DETROIT (Reuters) – Pete Buttigieg, who entered the Democratic presidential race as a relative unknown and positioned himself as the future of the party during an improbable rise to the top tier of a crowded field, ended his White House bid on Sunday.
FILE PHOTO: Democratic 2020 U.S. presidential candidate former South Bend, Indiana Mayor Pete Buttigieg attends a campaign event in Raleigh, North Carolina, U.S., February 29, 2020. Picture taken February 29, 2020. REUTERS/Eric Thayer
Buttigieg, 38, a former two-term mayor of South Bend, Indiana, an Afghanistan war veteran and the first openly gay candidate to make a competitive run for the U.S. presidency, narrowly won the Iowa caucuses that kicked off the nominating race in February and finished a close second in New Hampshire.
But his early momentum from those rural, mostly white states did not translate into electoral success in the more diverse states of Nevada and South Carolina.
After finishing a distant third in the Nevada caucuses, Buttigieg came in fourth on Saturday in South Carolina, where he won support from just 3% of African-American voters.
The centrist Democrat’s withdrawal from the race could help former Vice President Joe Biden, a fellow moderate who got a much-needed victory on Saturday and now is looking to wrest momentum from liberal front-runner Bernie Sanders in this week’s 14-state Super Tuesday nominating contests.
Speaking in South Bend, Buttigieg said his campaign began its “unlikely journey” with a staff of four, no big email lists and no personal fortune.
“We got into this race in order to defeat the current president and in order to usher in a new kind of politics,” Buttigieg told a crowd of supporters. Now, he said, it was time to “step aside and help bring our party and our country together.”
In a tweet, Biden said Buttigieg had run a “trail-blazing campaign based on courage, compassion, and honesty,” adding: “This is just the beginning of his time on the national stage.”
Buttigieg had sought to unite Democrats, independents and moderate Republican voters, arguing his status as a Washington outsider could rebuild a majority to defeat Republican President Donald Trump in November’s election.
But he faced persistent questions about his ability to win over black voters, a core Democratic voting bloc.
Buttigieg’s tenure as South Bend mayor, which ended on Jan. 1, drew scrutiny for a lack of diversity on the local police force and a fatal shooting of a black resident by a police officer. He also lacked Biden’s national profile or long-standing relationships with the black community.
HISTORIC CAMPAIGN
Buttigieg would have been the first openly gay major-party presidential nominee in U.S. history. He did not make his sexuality a centerpiece of his candidacy, although his husband, Chasten Buttigieg, a teacher he married in 2018, regularly accompanied him on the campaign trail.
Buttigieg, often referred to simply as “Mayor Pete,” promised a departure from the politics of the past. As a “proud son” of Indiana, he argued he could speak directly to voters struggling economically in crucial swing states such as Michigan and Wisconsin that handed Trump the presidency in 2016.

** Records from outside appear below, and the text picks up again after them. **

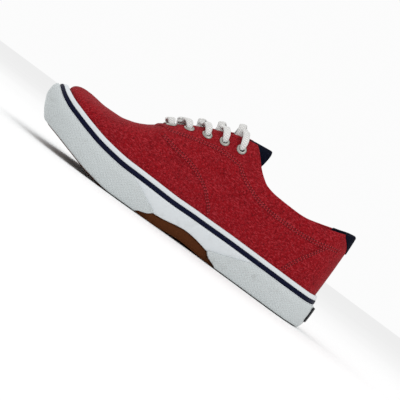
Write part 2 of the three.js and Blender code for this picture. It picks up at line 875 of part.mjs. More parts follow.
// A flat strap with round edges along places that carry their own upward direction
function strap(places) {
  const corners = 8;
  const points = [];
  places.forEach(({ spot, normal }, i) => {
    const before = places[Math.max(i - 1, 0)].spot;
    const after = places[Math.min(i + 1, places.length - 1)].spot;
    const run = after.clone().sub(before).normalize();
    const across = new THREE.Vector3().crossVectors(normal, run).normalize();
    const up = new THREE.Vector3().crossVectors(run, across);
    for (let c = 0; c < corners; c += 1) {
      const turn = (2 * Math.PI * (c + 0.5)) / corners;
      const wide = Math.sign(Math.cos(turn)) * Math.abs(Math.cos(turn)) ** 0.6;
      const high = Math.sign(Math.sin(turn)) * Math.abs(Math.sin(turn)) ** 0.8;
      points.push(
        spot
          .clone()
          .addScaledVector(across, (wide * laceWidth) / 2)
          .addScaledVector(up, (high * laceThickness) / 2),
      );
    }
  });
  const faces = [];
  const lastRing = (places.length - 1) * corners;
  for (let i = 0; i < lastRing; i += corners) {
    for (let c = 0; c < corners; c += 1) {
      const d = (c + 1) % corners;
      faces.push([i + c, i + d, i + corners + d], [i + c, i + corners + d, i + corners + c]);
    }
  }
  for (let c = 1; c < corners - 1; c += 1) {
    faces.push([0, c + 1, c], [lastRing, lastRing + c, lastRing + c + 1]);
  }
  return meshOf(points, faces);
}

const laceSeat = overlayTop + flangeRise + 3 * clearance + laceThickness / 2;

// The straight bar over the pair of eyelets nearest the toe
function makeLaceBar() {
  const at = eyeletRows[0];
  const [near, far] = eyelets;
  const shares = [0, 0.18, 0.35, 0.5, 0.65, 0.82, 1];
  const places = shares.map((share) => {
    const y = THREE.MathUtils.lerp(near.y, far.y, share);
    return lifted(soleLength * at, y, laceSeat);
  });
  return strap(places);
}

// One strand from an eyelet over the throat to the far facing, toward the pair before it
function makeStrand(row, side, rise) {
  const at = eyeletRows[row];
  const ahead = eyeletRows[row - 1];
  const start = eyeletPlace(at, side).y;
  const endAt = THREE.MathUtils.lerp(at, ahead, 0.55);
  const end = throatAxisAt(endAt) - side * (throatHalfAt(endAt) + laceThickness);
  const steps = [
    { along: 0, lift: 0 },
    { along: 0.16, lift: 0 },
    { along: 0.34, lift: 0.1 },
    { along: 0.5, lift: 0.5 },
    { along: 0.66, lift: 1 },
    { along: 0.83, lift: 0.55 },
    { along: 1, lift: 0 },
  ];
  const places = steps.map(({ along, lift }) => {
    const u = THREE.MathUtils.lerp(at, endAt, along);
    const y = THREE.MathUtils.lerp(start, end, along);
    return lifted(soleLength * u, y, laceSeat + rise * lift);
  });
  return toSolid(strap(places));
}

function makeLaceCross(row) {
  const over = makeStrand(row, -1, 1.3 * laceThickness);
  const under = makeStrand(row, 1, 0.4 * laceThickness);
  return toGeometry(over.add(under));
}

// The scene graph

const shoe = new THREE.Group();

function addPiece(name, geometry, material) {
  const mesh = new THREE.Mesh(geometry, material);
  mesh.name = name;
  shoe.add(mesh);
  return mesh;
}

addPiece('outsole', makeOutsole(), gumRubber);
addPiece('midsole', makeMidsole(), whiteRubber);
addPiece('side_stripe', makeStripe(), navyRubber);
addPiece('toe_bumper', makeBumper(toeBumperRows, farAhead), whiteRubber);
addPiece('heel_bumper', makeBumper(heelBumperRows, farBehind), whiteRubber);
addPiece('heel_label', makeHeelLabel(), blackRubber);
addPiece('insole', makeInsole(), liningCloth);
addPiece('upper', makeUpper(), redCanvas);
addPiece('collar_band', makeCollarBand(), redCanvas);
addPiece('heel_counter', makeHeelCounter(), redCanvas);
addPiece('heel_tab', makeHeelTab(), navyCanvas);
addPiece('tongue', makeTongue(), navyCanvas);
for (const eyelet of eyelets) {
  aimAt(addPiece(eyelet.name, makeEyelet(), nickelPlate), eyelet);
}
addPiece('lace_bar', makeLaceBar(), laceCotton);
for (let row = 1; row < eyeletPairs; row += 1) {
  addPiece(`lace_cross_${row + 1}`, makeLaceCross(row), laceCotton);
}

// The origin is under the middle of the shoe, on the floor.
const bounds = new THREE.Box3().setFromObject(shoe);
const middle = bounds.getCenter(new THREE.Vector3());
shoe.position.set(-middle.x, -middle.y, -bounds.min.z);

export default shoe;
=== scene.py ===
"""A low canvas sneaker for the right foot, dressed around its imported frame.

Lengths are in metres. X runs from the heel to the toe, Y to the wearer's left, which is the
inner side of this shoe, and Z up from the floor.
"""

from __future__ import annotations

import logging
import math
import sys
from dataclasses import dataclass, field
from enum import Enum
from typing import Callable, Sequence

import bmesh
import bpy
import numpy as np
from mathutils import Matrix, Vector

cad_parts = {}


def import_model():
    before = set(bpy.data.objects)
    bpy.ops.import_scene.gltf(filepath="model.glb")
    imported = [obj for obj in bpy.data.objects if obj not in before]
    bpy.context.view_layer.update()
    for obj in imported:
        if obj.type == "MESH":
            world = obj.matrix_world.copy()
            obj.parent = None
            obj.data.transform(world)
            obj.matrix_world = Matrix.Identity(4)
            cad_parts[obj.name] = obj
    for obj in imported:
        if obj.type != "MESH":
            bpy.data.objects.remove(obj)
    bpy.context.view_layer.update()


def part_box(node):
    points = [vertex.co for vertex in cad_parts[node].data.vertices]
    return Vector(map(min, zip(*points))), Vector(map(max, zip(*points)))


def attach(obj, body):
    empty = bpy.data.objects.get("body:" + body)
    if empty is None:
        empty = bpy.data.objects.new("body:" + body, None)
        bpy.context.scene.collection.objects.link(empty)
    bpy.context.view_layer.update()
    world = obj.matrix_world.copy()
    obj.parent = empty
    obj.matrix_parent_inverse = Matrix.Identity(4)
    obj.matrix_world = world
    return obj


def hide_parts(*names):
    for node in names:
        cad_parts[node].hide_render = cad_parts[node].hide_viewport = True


LOG = logging.getLogger("sneaker")
MM = 0.001
Array = np.ndarray
Profile = Callable[[Array], Array]
Color = tuple[float, float, float, float]
Setting = object


class Side(Enum):
    """The two long sides of the shoe, with their sign along Y."""

    INNER = 1
    OUTER = -1


class Source(Enum):
    """Where a pattern's coordinates come from."""

    OBJECT = "Object"
    UV = "UV"


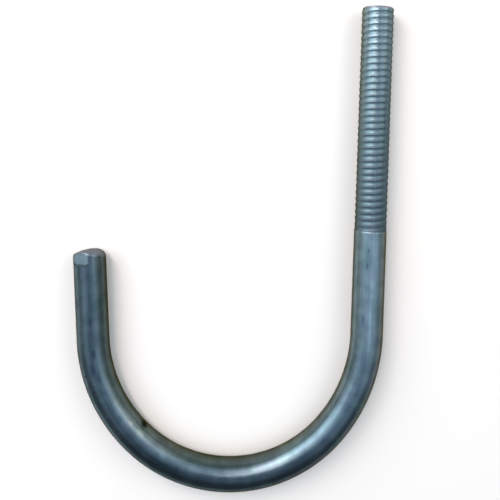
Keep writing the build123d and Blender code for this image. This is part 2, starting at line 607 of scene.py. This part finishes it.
def whiteCard():
    # plain diffuse card; past the lamps' reach it fades into the pale light of the horizon
    material, tree = newMaterial("whiteCardFloor")
    card = addNode(tree, "ShaderNodeBsdfDiffuse", {"Color": linear(stage["card"])})
    haze = addNode(tree, "ShaderNodeEmission", {"Color": linear(stage["haze"])})
    place = addNode(tree, "ShaderNodeTexCoord", {}).outputs["Object"]
    away = addNode(tree, "ShaderNodeVectorMath", {"operation": "LENGTH"}, {0: place}).outputs["Value"]
    nearEnd, farEnd = stage["hazeReach"]
    settings = {"interpolation_type": "SMOOTHSTEP", "From Min": nearEnd, "From Max": farEnd}
    far = addNode(tree, "ShaderNodeMapRange", settings, {"Value": away}).outputs[0]
    shader = addNode(tree, "ShaderNodeMixShader", {}, {0: far, 1: card.outputs[0], 2: haze.outputs[0]})
    addNode(tree, "ShaderNodeOutputMaterial", {}, {"Surface": shader.outputs[0]})
    return material


corners = np.array([(-1, -1, 0), (1, -1, 0), (1, 1, 0), (-1, 1, 0)]) * stage["halfWidth"]
floorMesh = bpy.data.meshes.new("floor")
floorMesh.from_pydata(corners.tolist(), [], [(0, 1, 2, 3)])
floorMesh.materials.append(whiteCard())
floor = bpy.data.objects.new("floor", floorMesh)
bpy.context.scene.collection.objects.link(floor)
print("floor: %.0f m across" % (2 * stage["halfWidth"]))

# Soft light of a room with its windows to the north: brightest above the middle, dim overhead and low
# down, and dark to the south, where the person who looks at the bolt stands.
room = {
    "byHeight": [  # cosine of the angle from overhead, and the light there
        (0.0, (0.64, 0.65, 0.65, 1)),
        (0.12, (0.60, 0.61, 0.60, 1)),
        (0.26, (0.41, 0.40, 0.33, 1)),
        (0.5, (0.50, 0.61, 0.69, 1)),
        (0.7, (0.85, 0.93, 1.00, 1)),
        (0.85, (0.80, 0.95, 1.10, 1)),
        (1.0, (0.20, 0.28, 0.38, 1)),
    ],
    "south": (0.12, 0.13, 0.15, 1),
    "southEnd": -0.64,  # Y of the direction at which the south is darkest
    "northEnd": -0.30,  # and at which nothing is left of it
}
# Windows and lamps. Place: degrees round from east, degrees from overhead and metres from the middle.
lampDistance = 0.35
lamps = {
    "window": {"place": (127, 33), "size": (0.280, 0.044), "radiance": 12.0, "colour": "#ffe7d8"},
    "northWest": {"place": (148, 53), "size": (0.256, 0.316), "radiance": 2.18, "colour": "#fafcff"},
    "north": {"place": (15, 47), "size": (0.165, 0.152), "radiance": 1.3, "colour": "#ffe6d2"},
    "northEast": {"place": (36, 60), "size": (0.285, 0.251), "radiance": 1.04, "colour": "#fff4e6"},
}


def lightRoom():
    # colour = the height's, giving way to the south's as the direction's Y falls
    world = bpy.data.worlds.new("softRoom")
    bpy.context.scene.world = world
    world.use_nodes = True
    tree = world.node_tree
    tree.nodes.clear()
    place = addNode(tree, "ShaderNodeTexCoord", {})
    parts = addNode(tree, "ShaderNodeSeparateXYZ", {}, {0: place.outputs["Generated"]})
    byHeight = addNode(tree, "ShaderNodeValToRGB", {"stops": room["byHeight"]}, {0: parts.outputs["Z"]})
    southEnd, northEnd = room["southEnd"], room["northEnd"]
    settings = {"interpolation_type": "SMOOTHSTEP", "From Min": southEnd, "From Max": northEnd}
    northward = addNode(tree, "ShaderNodeMapRange", settings, {"Value": parts.outputs["Y"]})
    settings = {"data_type": "RGBA", 6: room["south"]}
    mix = addNode(tree, "ShaderNodeMix", settings, {0: northward.outputs[0], 7: byHeight.outputs[0]})
    background = addNode(tree, "ShaderNodeBackground", {"Strength": 1.0}, {"Color": mix.outputs[2]})
    addNode(tree, "ShaderNodeOutputWorld", {}, {"Surface": background.outputs[0]})


def addLamp(name, lamp):
    # an area lamp's power is its radiance * pi * area
    azimuth, fromTop = (radians(value) for value in lamp["place"])
    data = bpy.data.lights.new(name, "AREA")
    data.shape = "RECTANGLE"
    data.size, data.size_y = lamp["size"]
    data.energy = lamp["radiance"] * pi * data.size * data.size_y
    data.color = linear(lamp["colour"])[:3]
    holder = bpy.data.objects.new(name, data)
    bpy.context.scene.collection.objects.link(holder)
    way = np.array([np.cos(azimuth) * np.sin(fromTop), np.sin(azimuth) * np.sin(fromTop), np.cos(fromTop)])
    holder.location = way * lampDistance
    holder.rotation_euler = (0, fromTop, azimuth)


lightRoom()
for name, lamp in lamps.items():
    addLamp(name, lamp)
print("light: room and %d lamps" % len(lamps))

# The camera looks straight down, and its view is shifted to take in the whole bolt.
camera = {
    "foot": (3.059, 26.085),  # the point straight below it, mm
    "height": 130.4,  # above the rod's axis, mm
    "lens": 47.5,  # focal length, mm
    "turn": 2.03,  # degrees round from north
    "shift": -0.27,  # of the view towards north, as a share of its width
    "clipStart": 0.01,  # m
}
cameraData = bpy.data.cameras.new("camera")
cameraData.lens = camera["lens"]
cameraData.shift_y = camera["shift"]
cameraData.clip_start = camera["clipStart"]
cameraHolder = bpy.data.objects.new("camera", cameraData)
bpy.context.scene.collection.objects.link(cameraHolder)
cameraHolder.location = np.array([*camera["foot"], rodRadius + camera["height"]]) * mm
cameraHolder.rotation_euler = (0, 0, radians(camera["turn"]))
bpy.context.scene.camera = cameraHolder
bpy.context.scene.view_settings.view_transform = "Standard"
print("camera: %.1f mm above the rod's axis" % camera["height"])
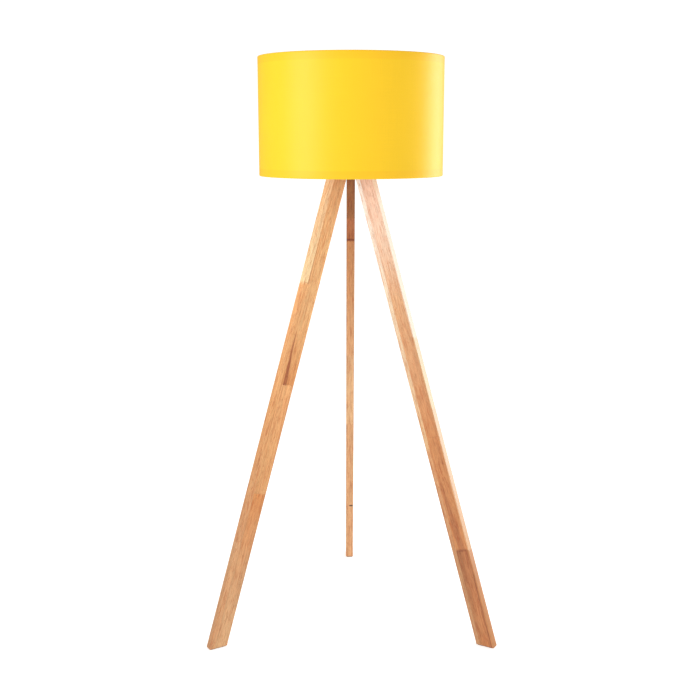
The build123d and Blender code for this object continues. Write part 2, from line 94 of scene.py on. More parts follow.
class Finish:
    """A node material, built one node at a time. Methods take and give node sockets."""

    def __init__(self, name, **uniform):
        """Uniform values go straight onto the shader's sockets: sheen_weight is Sheen Weight."""
        self.material = bpy.data.materials.new(name)
        self.material.use_nodes = True
        self.tree = self.material.node_tree
        self.shader = self.tree.nodes["Principled BSDF"]
        self.point = self.node("ShaderNodeTexCoord").outputs["Object"]
        for word, value in uniform.items():
            self.feed(self.socket(word), value)

    def socket(self, word):
        """The shader's socket for a word such as coat_weight."""
        words = ("IOR" if part == "ior" else part.capitalize() for part in word.split("_"))
        return self.shader.inputs[" ".join(words)]

    def feed(self, socket, value):
        """Links a socket to another, or sets its own value."""
        if isinstance(value, bpy.types.NodeSocket):
            self.tree.links.new(value, socket)
        else:
            socket.default_value = value

    def node(self, kind, inputs=(), **settings):
        """A new node. Inputs are given by name or number, as sockets or values."""
        made = self.tree.nodes.new(kind)
        for key, value in settings.items():
            setattr(made, key, value)
        for key, value in dict(inputs).items():
            self.feed(made.inputs[key], value)
        return made

    def maths(self, operation, *values):
        return self.node("ShaderNodeMath", enumerate(values), operation=operation).outputs[0]

    def vector(self, operation, *values):
        made = self.node("ShaderNodeVectorMath", enumerate(values), operation=operation)
        return made.outputs["Value" if operation in ("DOT_PRODUCT", "LENGTH") else "Vector"]

    def total(self, *values):
        """The sum of several values."""
        found = values[0]
        for value in values[1:]:
            found = self.maths("ADD", found, value)
        return found

    def gather(self, x, y, z):
        """A vector from its three parts."""
        return self.node("ShaderNodeCombineXYZ", {0: x, 1: y, 2: z}).outputs[0]

    def split(self, point):
        """A vector's three parts."""
        return self.node("ShaderNodeSeparateXYZ", {0: point}).outputs

    def noise(self, point, scale, detail=2.0, roughness=0.5, distortion=0.0):
        """Noise from 0 to 1. Scale is features in a metre."""
        inputs = {
            "Vector": point,
            "Scale": scale,
            "Detail": detail,
            "Roughness": roughness,
            "Distortion": distortion,
        }
        return self.node("ShaderNodeTexNoise", inputs).outputs["Fac"]

    def remap(self, value, low, high, to_low=0.0, to_high=1.0, smooth=True):
        """Takes a value's range to another, held at its ends."""
        kind = "SMOOTHSTEP" if smooth else "LINEAR"
        inputs = {0: value, 1: low, 2: high, 3: to_low, 4: to_high}
        return self.node("ShaderNodeMapRange", inputs, interpolation_type=kind).outputs[0]

    def ramp(self, value, stops):
        """A colour from (position, colour) stops."""
        made = self.node("ShaderNodeValToRGB", {0: value})
        elements = made.color_ramp.elements
        while len(elements) < len(stops):
            elements.new(1.0)
        for element, (position, colour) in zip(elements, stops):
            element.position = position
            element.color = colour
        return made.outputs["Color"]

    def mix(self, share, first, second, blend="MIX"):
        """One colour mixed into another."""
        made = self.node("ShaderNodeMix", data_type="RGBA", blend_type=blend)
        for number, value in ((0, share), (6, first), (7, second)):
            self.feed(made.inputs[number], value)
        return made.outputs[2]

    def shade(self, colour, factor):
        """A colour made darker or lighter by a factor that varies over the surface."""
        grey = self.gather(factor, factor, factor)
        return self.mix(1.0, colour, grey, "MULTIPLY")

    def bump(self, height, depth, strength=1.0):
        """Surface relief. Height is from 0 to 1, and depth is its size in metres."""
        inputs = {"Height": height, "Distance": depth, "Strength": strength}
        made = self.node("ShaderNodeBump", inputs)
        self.feed(self.shader.inputs["Normal"], made.outputs["Normal"])

    def finish(self, colour, roughness):
        """Links the last two sockets, and gives back the material."""
        self.feed(self.shader.inputs["Base Color"], colour)
        self.feed(self.shader.inputs["Roughness"], roughness)
        return self.material


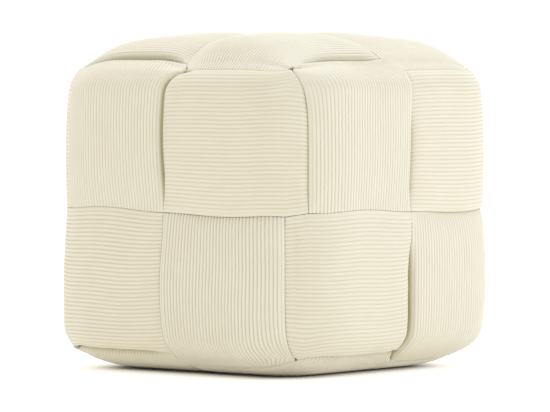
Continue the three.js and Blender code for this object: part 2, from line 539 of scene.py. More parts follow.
    def pinch_corners(self, points: np.ndarray) -> np.ndarray:
        """Draws the three bands that meet at each corner of the cube together.

        Args:
            points: points round the cube's middle.

        Returns:
            The points, moved towards the line through their corner of the cube.
        """
        corner = self.halves - self.rounds + self.rounds / math.sqrt(3)
        inner = self.halves - self.wall_depth - self.hollow_round * (1 - 1 / math.sqrt(3))
        inward = (inner - corner) / np.linalg.norm(inner - corner)
        away = np.abs(points) - corner
        along = (away @ inward)[..., None] * inward
        across = away - along
        far = np.linalg.norm(across, axis=-1, keepdims=True) / self.pinch_reach
        return points - signs_of(points) * self.pinch * np.exp(-(far**2)) * across

    def corner_drop(
        self, from_edge: np.ndarray, from_dive: np.ndarray, depth: np.ndarray, power: np.ndarray
    ) -> np.ndarray:
        """Rolls a pad down, steeply at its side edges and gently where it dives.

        Args:
            from_edge: distance from the pad's nearer side edge.
            from_dive: distance from the neighbour's edge that the pad dives under.
            depth: how deep the seams are there.
            power: 2 for round corners, and more for square ones.

        Returns:
            Millimetres of drop.
        """
        sideways = np.clip(1 - from_edge / self.edge_roll, 0, 1)
        lengthways = np.clip(1 - from_dive / self.dive_roll, 0, 1)
        near = (sideways**power + lengthways**power) ** (1 / power)
        share = np.clip(near, 0, 1)
        steep = 1 - np.sqrt(1 - share**2)
        turned = self.edge_squareness * sideways / np.maximum(sideways + lengthways, SMALL_SHARE)
        rolled = share**self.roll_power + turned * (steep - share**self.roll_power)
        return depth * rolled + self.corner_fall * np.clip(near - 1, 0, None)

    def squareness(self, patch: Patch) -> np.ndarray:
        """How square the pad's corners are: more so near the middle lines of a wall."""
        squarer = np.clip(1 - np.minimum(patch.wide, patch.far) / self.crossing_reach, 0, 1)
        return self.corner_power + squarer * self.crossing_power

    def weave_share(self, distance: np.ndarray) -> np.ndarray:
        """1 at an edge of a band, easing to 0 at the reach of its weave."""
        return np.clip(1 - distance / self.weave_reach, 0, 1) ** 2

    def from_edge(self, patch: Patch) -> np.ndarray:
        """How far each place stands in from the nearer side edge of the band."""
        cube_edge = (1 - patch.wide) * self.reach[patch.across] - self.setback[patch.across]
        return np.minimum(patch.wide * self.reach[patch.across] - self.mid_setback, cube_edge)

    def from_dive(self, patch: Patch) -> np.ndarray:
        """Measures to the neighbour's edge that the band on top dives under.

        Args:
            patch: places on a wall.

        Returns:
            Millimetres to the nearer such edge, on this wall or round the edge of the cube.
        """
        reach = self.reach[patch.along]
        near_middle = patch.far * reach + self.mid_setback
        setback = self.setback_of(patch.round_edge())
        return np.minimum(near_middle, (1 - patch.far) * reach + setback)

    def past_edge(self, patch: Patch) -> np.ndarray:
        """How many millimetres a turning band still has to go to the edge that it dives under."""
        passed = (1 - patch.far) * self.reach[patch.along] / self.setback[patch.along]
        return self.setback_of(patch.seen_across(patch.along)) * (1 - passed)

    def contact(self, patch: Patch) -> np.ndarray:
        """Finds the surface at which the band on top rests on the band beneath.

        Args:
            patch: places on a wall, seen from the band on top.

        Returns:
            Millimetres from the cube's skin.
        """
        rise = self.weave_share(self.from_edge(patch))
        rise = rise - self.weave_share(self.from_edge(patch.seen_across(patch.along)))
        return -self.band_thickness + (self.band_thickness - self.depth_at(patch)) * rise

    def crown(self, patch: Patch) -> np.ndarray:
        """Says how far a pad stands above its rim: the pads of the base are pressed flat.

        Args:
            patch: places on a wall.

        Returns:
            Millimetres, for each place.
        """
        full = self.pad_crown
        if patch.normal == Axis.Z:
            full = 0.0 if patch.is_base else self.top_pad_crown
        first = self.mid_setback / self.reach[patch.across]
        last = 1 - self.setback[patch.across] / self.reach[patch.across]
        for share in (np.clip((patch.wide - first) / (last - first), 0, 1), patch.far):
            full = full * (1 - (2 * share - 1) ** self.crown_power)
        return full

    def sink(self, patch: Patch) -> np.ndarray:
        """How far a band's side edge has gone down near the line at which the band dives."""
        border = np.minimum(patch.far, 1 - patch.far) * self.reach[patch.along]
        return (self.band_thickness - self.depth_at(patch)) * self.weave_share(border)

    def lip(self, patch: Patch, to_edge: np.ndarray, from_edge: np.ndarray) -> np.ndarray:
        """Finds how far a pad of the top puffs up just before it dives under a neighbour.

        Args:
            patch: places on a wall.
            to_edge: millimetres along the band to the edge that it dives under.
            from_edge: millimetres from the pad's nearer side edge.

        Returns:
            Millimetres, for each place.
        """
        if patch.normal != Axis.Z or patch.is_base:
            return np.zeros_like(to_edge)
        width = self.setback[Axis.X] + self.top_extra_setback
        swell = np.sin(math.pi * np.clip(to_edge / width, 0, 1) ** self.lip_power)
        return self.top_lip * swell * np.clip(from_edge / self.edge_roll, 0, 1)

    def outer_lift(self, layer: Layer, patch: Patch) -> np.ndarray:
        """Finds the lift of a band's outer face.

        Args:
            layer: where the stretch of band lies.
            patch: places on a wall.

        Returns:
            Millimetres from the cube's skin.
        """
        if layer is Layer.UNDER:
            return self.contact(patch.seen_across(patch.along)) - self.clearance / 2
        from_edge = self.from_edge(patch)
        depth = self.depth_at(patch)
        power = self.squareness(patch)
        if layer is Layer.OVER:
            drop = self.corner_drop(from_edge, self.from_dive(patch), depth, power)
            return self.crown(patch) - drop
        to_edge = self.past_edge(patch)
        drop = self.corner_drop(from_edge, to_edge, depth, power)
        return self.lip(patch, to_edge, from_edge) - drop

    def edge_lift(self, layer: Layer, patch: Patch) -> np.ndarray:
        """Finds the lift of a band's side edge.

        Args:
            layer: where the stretch of band lies.
            patch: places on a wall.

        Returns:
            Millimetres from the cube's skin.
        """
        sink = self.sink(patch)
        depth = self.depth_at(patch)
        if layer is Layer.OVER:
            return -depth - sink + self.clearance / 2
        return depth - self.wall_depth + sink - self.clearance / 2

    def inner_lift(self, layer: Layer, patch: Patch) -> np.ndarray:
        """Finds the lift of a band's inner face.

        Args:
            layer: where the stretch of band lies.
            patch: places on a wall.

        Returns:
            Millimetres from the cube's skin.
        """
        if layer is Layer.OVER:
            return self.contact(patch) + self.clearance / 2
        reach = self.reach[patch.along]
        setback = (1 - patch.far) * reach + self.setback[patch.normal]
        dive = np.minimum(patch.far * reach + self.mid_setback, setback)
        depth, power = (np.full(dive.shape, size) for size in (self.seam_depth, self.corner_power))
        return self.corner_drop(self.from_edge(patch), dive, depth, power) - self.wall_depth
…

A U.S. Navy veteran who often spoke of his military service and Christian faith, Buttigieg was critical of Sanders’ uncompromising liberal proposals, which Buttigieg warned could alienate moderate Democratic voters ahead of “the fight of our lives” to unseat Trump.
At the televised debate ahead of the South Carolina primary, Buttigieg said Sanders’ shifting estimates to fund proposals such as a government-run healthcare system for all would doom the Democratic Party in November.
“I can tell you exactly how it all adds up. It adds up to four more years of Donald Trump,” Buttigieg said.
Buttigieg had considerable early success in fundraising, proving popular with the Hollywood and big-tech money scenes. He came under fire from Democratic competitors, including Senator Elizabeth Warren, who questioned whether he was beholden to his big-money donors and criticized his ritzy, closed-door fundraiser in a wine cave in California.
His campaign, however, faced tighter purse strings after heavy investments in the first two voting states and raised only $6 million in January. Sanders, by comparison, raised $25 million the same month.
Before Biden’s South Carolina win, Buttigieg had argued he was the only candidate who had proven he could beat Sanders in state contests. His campaign had laid out a strategy to get through Super Tuesday contests and focus on later primaries where it believed it had an edge.
That changed as the race remained outsized and questions mounted about possibly non-viable contenders splitting moderate votes to give Sanders, a self-described democratic socialist, an easy path to the nomination. A campaign aide told Reuters that Buttigieg was not going to be a “spoiler” who helped Sanders win.
Still, his decision to drop out before Super Tuesday caught some supporters by surprise. Buttigieg spent the day in Selma, Alabama, commemorating a landmark civil rights march in 1965. A big crowd had gathered later on Sunday for the candidate’s scheduled event in Dallas when they learned he was no longer coming.